Wir erinnern uns der grausamen Bilder vom 7. Oktober 2023, als Hamaskämpfer in israelische Wohngebiete eindrangen und mit Kalaschnikows über 2000 Menschen niedermetzelten. Auf einem der Bilder sah man drei Frauen, die an einer Bushaltestelle niedergeschossen wurden, tot nebeneinander, halb übereinander am Boden liegend. Es fällt nicht schwer, sich vorzustellen, wie die Frauen sich in Todesangst gegen die Wand des Wartehäuschens drückten und jemand eine Salve aus seiner Kalaschnikow in sie hineinballerte. Und an der Wand des Wartehäuschens war ein Kasten mit zwei Glastüren, ein kleiner Schrank, ein Büchertauschschrank mit ein paar Büchern drin, unter dem nun drei tote Frauen lagen, erschossen von Islamisten. Wie viele (unterschiedliche) Bücher sähen wir in diesem Schrank, wäre das Land vom Islam regiert?
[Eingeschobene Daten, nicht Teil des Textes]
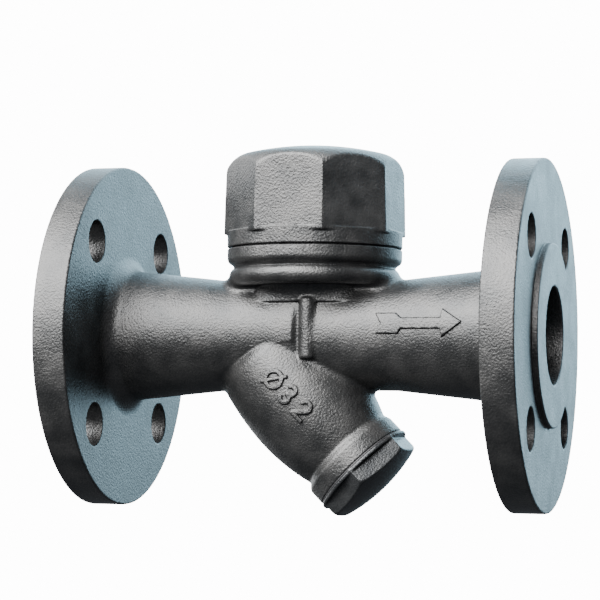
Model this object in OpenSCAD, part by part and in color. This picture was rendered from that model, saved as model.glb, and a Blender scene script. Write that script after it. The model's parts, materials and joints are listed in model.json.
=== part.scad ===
// Flanged thermodynamic disc steam trap with a built-in Y strainer, nominal bore 25.
// Frame: the origin is the centre of the inlet raised face, +X runs with the flow,
// +Z points up through the octagon cap. Millimetres.

/* [Line] */
// Face to face length, from raised face to raised face
face_to_face = 160; // [156:1:170]
// Radius of the port at the raised faces
port_r = 16; // [14:0.5:16.5]
// Radius of the cast bore between the flanges
bore_r = 12.5; // [11.5:0.25:13]
// Outer radius of the pipe around the middle of the casting
pipe_r = 18.2; // [17.8:0.1:19]
// Half length of the straight middle of the pipe
pipe_straight = 28; // [26:1:32]
// Radius that the pipe gains for each millimetre towards a flange
pipe_taper = 0.105; // [0.08:0.005:0.12]

/* [Flanges] */
// Outer diameter of a flange
flange_d = 115; // [108:1:120]
// Thickness of a flange behind its raised face
flange_t = 11; // [10:0.5:14]
// Diameter of the raised face
raised_d = 60; // [56:1:66]
// Height of the raised face
raised_t = 2; // [1.5:0.1:2.5]
// Diameter of the bolt circle
bolt_circle_d = 85; // [84:0.5:88]
// Diameter of a bolt hole
bolt_hole_d = 14; // [12:0.5:15]
// Fillet radius between a flange and its hub
hub_fillet = 5; // [3:0.5:5]

/* [Neck and cap] */
// Distance from the inlet face to the axis of the cap
cap_x = 79; // [78:0.5:81]
// Radius of the ring under the cap
ring_r = 29.2; // [28.5:0.1:30]
// Height of the land that the cap gasket lies on
land_z = 28.5; // [28:0.1:29.5]
// Radius of the threaded spigot
spigot_r = 22.5; // [22:0.1:23]
// Height of the top of the spigot
spigot_top = 42; // [40:0.5:42.5]
// Width across the flats of the octagon, at its foot
octagon_af = 56.4; // [55.5:0.1:57]
// Draft angle of the octagon's flats
octagon_draft = 1.6; // [0:0.1:2]
// Angle at which the octagon came to rest when it was tightened
octagon_turn = -2; // [-22:1:22]
// Height of the top of the cap
cap_top = 63.1; // [62:0.1:65]

/* [Strainer leg] */
// Distance from the inlet face to where the leg's axis crosses the pipe's axis
leg_x = 52.6; // [52:0.1:53.5]
// Largest radius of the leg
leg_r = 20.5; // [20.2:0.1:20.8]
// Distance along the leg to the boss face
boss_a = 61.3; // [60.8:0.1:62]
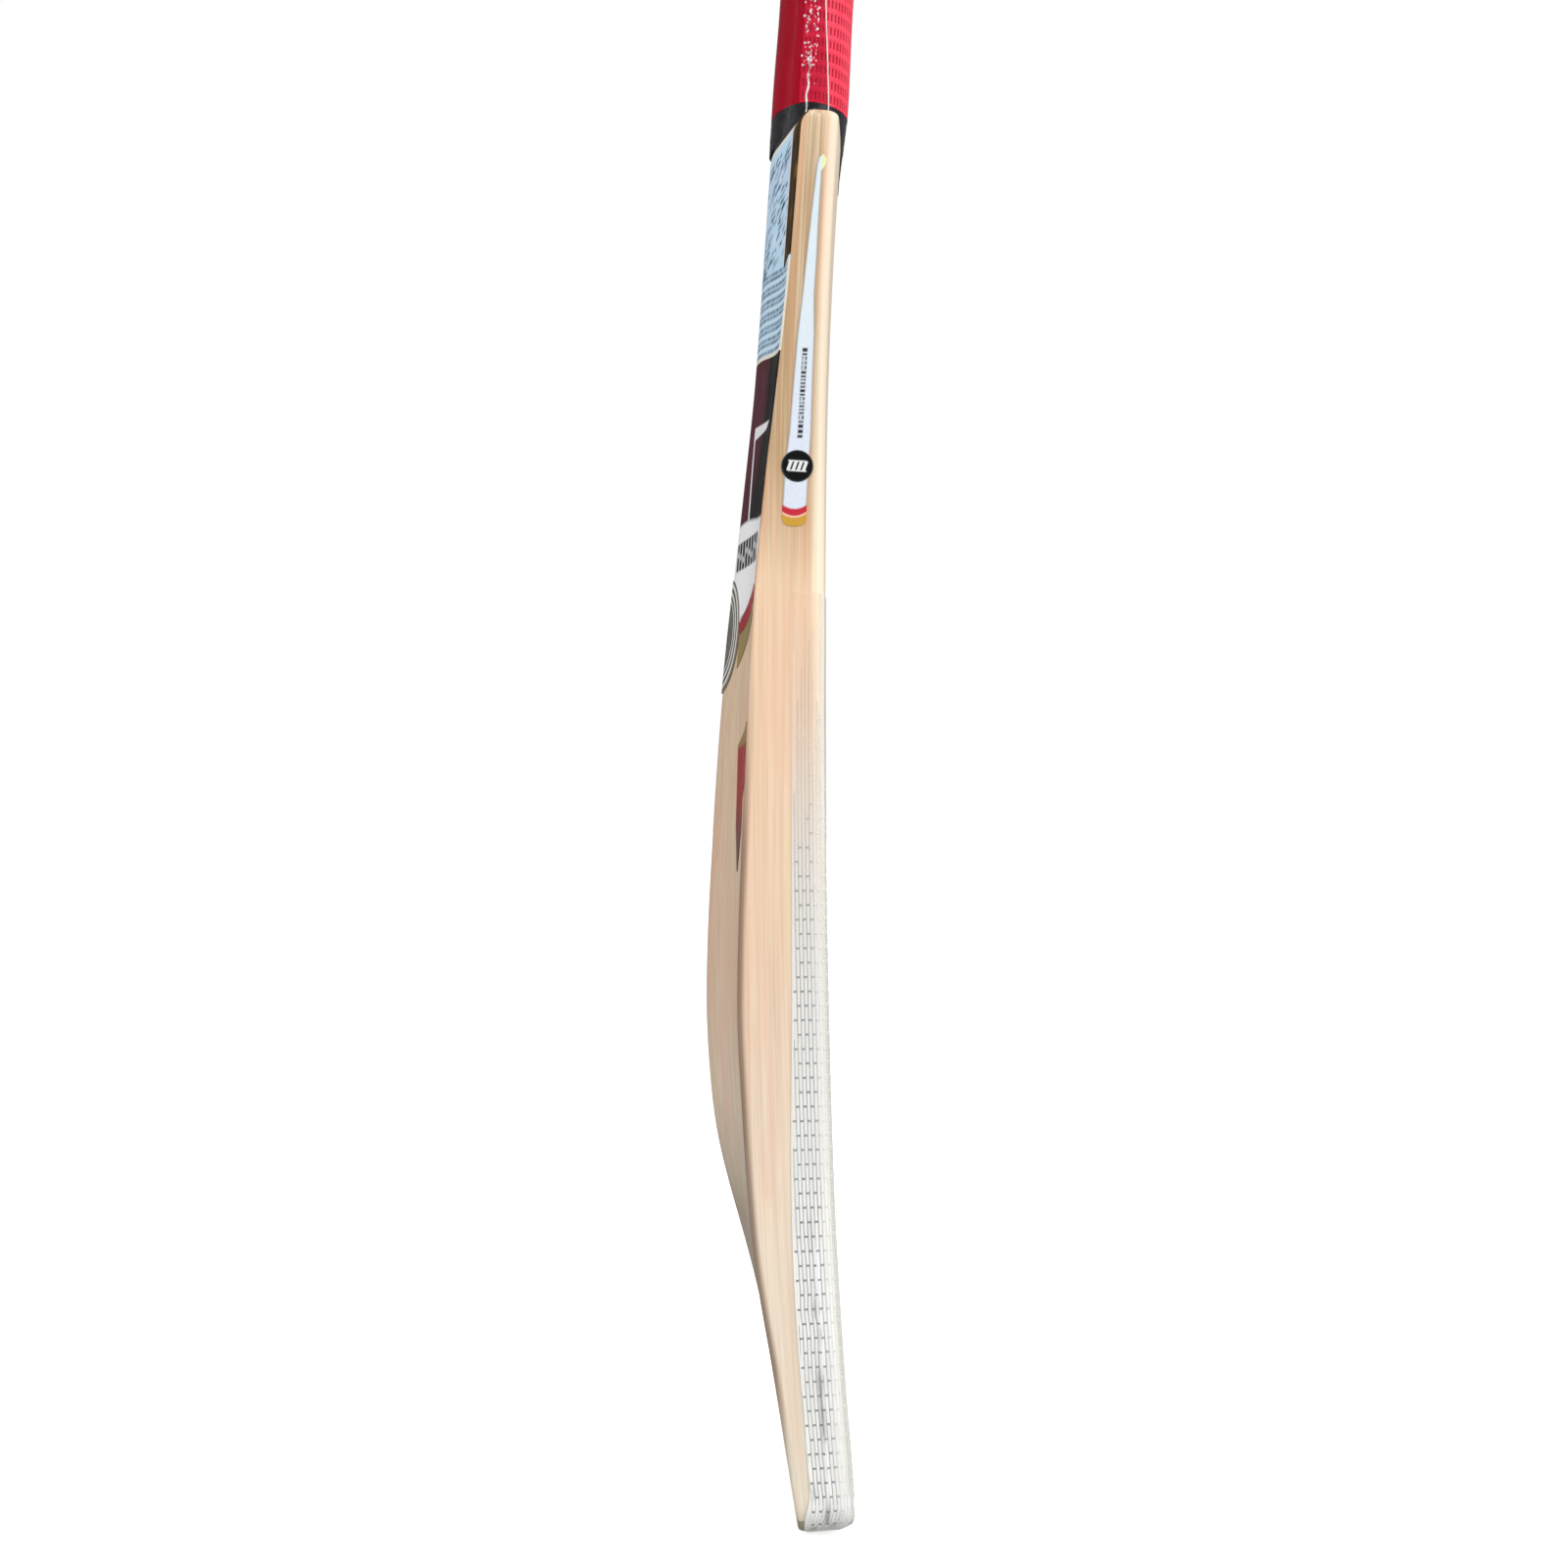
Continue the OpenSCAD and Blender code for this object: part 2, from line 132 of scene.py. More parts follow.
# ---- Curves ----

def smooth(t, table):
    """A smooth curve through the rows of a table, read at t."""
    rows = np.array(table, float)
    t = np.asarray(t, float)
    i = np.clip(np.searchsorted(rows[:, 0], t, side="right") - 1, 0, len(rows) - 2)

    def slope(i):
        a, b = np.maximum(i - 1, 0), np.minimum(i + 1, len(rows) - 1)
        return (rows[b, 1] - rows[a, 1]) / (rows[b, 0] - rows[a, 0])

    h = rows[i + 1, 0] - rows[i, 0]
    k = (t - rows[i, 0]) / h
    start = (1 + 2 * k) * (1 - k) ** 2 * rows[i, 1] + k * (1 - k) ** 2 * h * slope(i)
    end = k * k * (3 - 2 * k) * rows[i + 1, 1] - k * k * (1 - k) * h * slope(i + 1)
    return start + end


def mix(a, b, k):
    return a + (b - a) * k


def ease(v, a, b):
    """0 below a, 1 above b, and smooth between them."""
    k = np.clip((v - a) / (b - a), 0, 1)
    return k * k * (3 - 2 * k)


def draw_in(d, r):
    """How far a rounded end draws in at distance d from it."""
    return r - np.sqrt(np.maximum(r * r - (r - np.clip(d, 0, r)) ** 2, 0))


def turns(start, end, count):
    return np.radians(np.linspace(start, end, count))


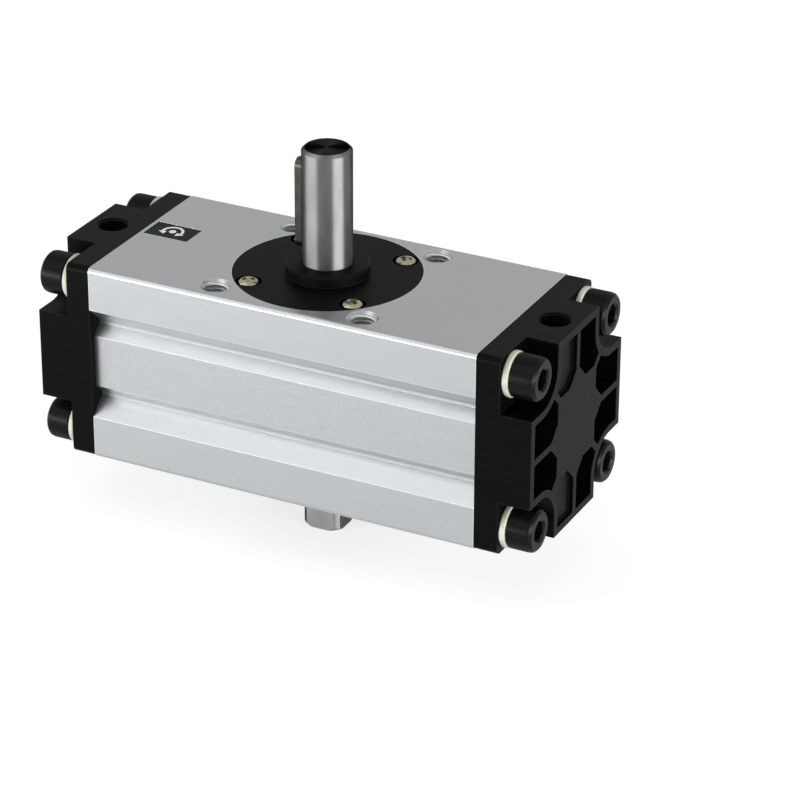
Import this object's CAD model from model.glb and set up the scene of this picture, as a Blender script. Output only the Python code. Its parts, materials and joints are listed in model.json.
"""Looks of the rack-and-pinion rotary actuator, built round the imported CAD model.

All lengths are metres in the part's own frame: the origin is the middle of the mounting holes on the
top face, +Z points out along the keyed shaft, and +X runs to the right cover.
"""
import json
import math

import bmesh
import bpy
from mathutils import Matrix, Vector


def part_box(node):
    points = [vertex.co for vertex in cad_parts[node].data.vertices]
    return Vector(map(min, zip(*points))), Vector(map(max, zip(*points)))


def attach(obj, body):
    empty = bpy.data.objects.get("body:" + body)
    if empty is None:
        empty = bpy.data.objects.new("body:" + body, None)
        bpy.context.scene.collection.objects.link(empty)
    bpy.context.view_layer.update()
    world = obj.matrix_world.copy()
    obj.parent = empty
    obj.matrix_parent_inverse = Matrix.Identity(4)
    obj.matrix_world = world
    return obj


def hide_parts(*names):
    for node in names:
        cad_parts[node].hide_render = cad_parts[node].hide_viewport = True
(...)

Als im September letzten Jahres die Baumfällarbeiten beginnen sollten, demonstrierten aktivistische Anwohner dagegen, sie blockierten den Zugang und wurden von der Polizei fortgeschafft. Einen Tag später wurden von unbekannten Tätern bei mehreren Autos der Gesobau die Reifen platt gestochen, die Grünflächen im Innenhof von Bauzäunen umstellt und von Wachschutz bewacht. Daß die Bäume dann vorerst doch nicht gefällt wurden, konnte mit irgendeinem juristischen Trick noch verhindert werden, es ist unübersichtlich, wer mehr erfahren möchte, informiere sich auf der Webseite des Grünen Kiez Pankow oder der einschlägigen Presse, die mehrfach darüber berichtete, zum Beispiel, daß Eigentümer von Eigentumswohnungen eine Ecke weiter vor Gericht klagten, daß der Wert ihrer Eigentumswohnungen sinke, wenn dort 400 Flüchtlinge wären, womit sie keinen Erfolg hatten, daß jemand (der grüne Kiez Pankow(?)) argumentierte, daß 400 Flüchtlinge eine Belastung für die älteren Anwohner sein könnten (Warum nur für die älteren?) und vieles mehr.
Die Anwohner zeigen Transparente:
Natürlich geht es uns allen ums Klima. Wir müssen das Klima schützen. Doch die Wahrheit ist eine andere, die keiner aussprechen will: Der Schloßparkkiez wird sich verändern, vielleicht wird er auch religiöser werden, aber keiner freut sich drauf.